The hot button topic of "tofu" buildings, especially schools that suffered huge casualties, is widely discussed on a civilian level in China. The news may not have filtered fully to a western audience, so this work will be of interest to them as an entry point to the subject. Festival invitations should follow its Pusan premiere.

The film is shot in Qingchuan, one of the disaster areas where a middle school collapsed killing hundreds of children. Pan highlighted four issues that cause the parents outrage, but the most bitter conflict concerned discrepancies between the official death count jointly provided by the school and government agents and the parents' own tally. Former school staff and government officials argue that the casualties are only caused by nature and logistical reasons rather than human error.
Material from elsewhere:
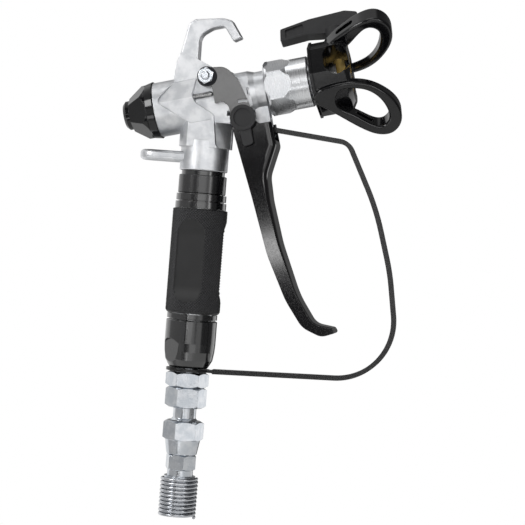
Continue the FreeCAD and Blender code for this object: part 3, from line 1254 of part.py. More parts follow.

Pan limits the scope of his investigation to interviewing the victims' parents, some surviving students, and members from the school and rescue team. Subtitles before end credits claim that the filmmaker was detained by police for two days and had most of his footage confiscated. This may or may not be attributed to the incompleteness of background and data available in the screening copy.

As a result, neither the allegations nor defense can be proven by any concrete evidence. The most deep-rooted and far reaching problem of construction malpractice is hardly examined at all, with just one person representing the "Entrepeneur Relief Volunteers" asserting that it is a nationwide problem. There is not even any full view given to the site where the school collapsed, and no conclusive figure on how many similar cases exist.